Writing a blog post every day is not new for me, although the exact process I used this year was new. But livestreaming every day for a month is definitely new to me.
I have livestreamed before, but most of my experiments were back in 2015 before Twitch Culture became, ahem, that thing it is now. I also never made any attempt to impose any discipline on myself.
I was curious how I would find the process of streaming every day. Honestly it was my main experimental focus of the month. The blogging thing was just a side effect. Here’s what I learned.
Streaming every day at a specific time is very much like writing every day. It’s a habit that’s hard to start, but once it’s ingrained, it’s relatively easy to maintain. It starts to feel like a normal part of the day. It takes me about two weeks to establish a habit like that.
YouTube livestreams get considerably more views within the first day than an uploaded video. I’ve heard this anecdotally but now I’ve seen it with my own eyes. I guess for some reason there are a lot of people out there randomly browsing livestreams, but less people searching for specific videos.
YouTube re-encoded my livestreamed videos at considerably smaller bitrates than what I sent to them. I streamed at 5500K and YouTube turned them into ~3500K videos. They looked godawful compared to my regular uploads.
The biggest hurdle that I struggled with every day was balancing the game audio against the microphone. I added a limiter in OBS to smash the heck out of the game sound if it was too loud, but more modern games tend to have far higher dynamic range and ended up being too quiet. Since I played a different game every day, the mix was different every single day. The only way I could tell how to balance the audio at stream time was to visually examine the OBS audio meters and try to judge how loud it looked by how far the meters were jumping, and listen to how loud the game sounded in my ear buds. I had no way to monitor the outgoing audio mix in realtime.
The YouTube livestreaming dashboard is a giant steaming pile of junk. It was extremely difficult to monitor my own streams, and most days the best I could tell was only whether it was “on” or “off.” I had to reload the page constantly because the dashboard froze up. There were constant authentication problems, because it kept getting confused about which Google account to use. For some weird reason, LastPass kept thinking it had to update account information and popped up a window all the time. Everything about the experience was absolutely awful. Twitch’s dashboard is a million times better.
I dislike Streamlabs OBS. It’s full of ads, it’s gimmicky, and most importantly, you can’t visually see when you’ve muted an audio track. I have no idea why people use that thing, except for the pre-packaged overlays, which I don’t particularly want.
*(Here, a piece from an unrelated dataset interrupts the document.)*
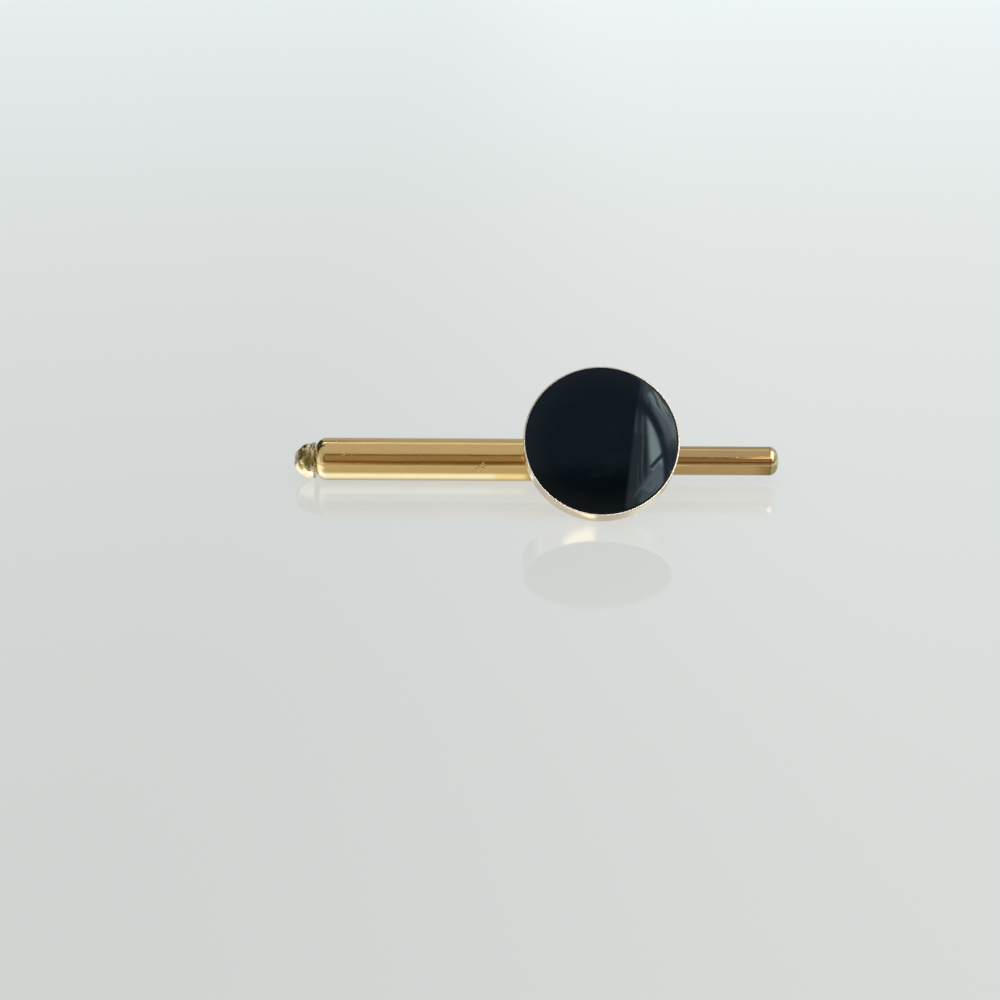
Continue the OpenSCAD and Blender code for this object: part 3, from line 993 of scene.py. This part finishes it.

As for streaming in my future, it’s fairly clear that at least occasional livestreams will be beneficial in putting my content in front of more eyeballs and building the YouTube channel. It’s also about a thousand times easier to add content to the channel with a livestream. You just press a button and go, and the content is there instantly. The quality though … that’s something I’ll need to spend time pondering. I can’t abide the thought of antiquated 30 fps game videos on my channel.
As far as I know, there isn’t anyone out there clamoring to “hang out” with me while I’m gaming, so I feel no compelling need to target Twitch or Mixer specifically. But Twitch is where the audience is, and it’s far easier to work with its dashboard. I have some ideas about building a local RTMP server which would, among other things, allow me to broadcast to YouTube, Twitch, and Mixer simultaneously. I’d still ignore the Twitch and Mixer chat though hehe.
I would need to devise a method to record a local, high-quality, multi-channel video at the same time I’m streaming. I don’t like surrendering control of my videos completely to the cloud. With a local copy, I can re-edit and re-mix and re-encode the videos as I see fit in post-processing should the need arise. I already made a working process for this which I may write a post explaining later. (I experimented with it all weekend, but I still have some logistical problems to work out.)
I have a lot of ideas that need to percolate in my brain for a while before I decide what, if anything, I’ll do with them. The two key things I need to remember is that, without making any money from it, expenditure of effort at game-time needs to remain as close to zero as possible. The other main goal is to ensure that I make something that I’d also want to watch (and/or listen to-I’m weirdly obsessed with making my videos so that watching them is not required).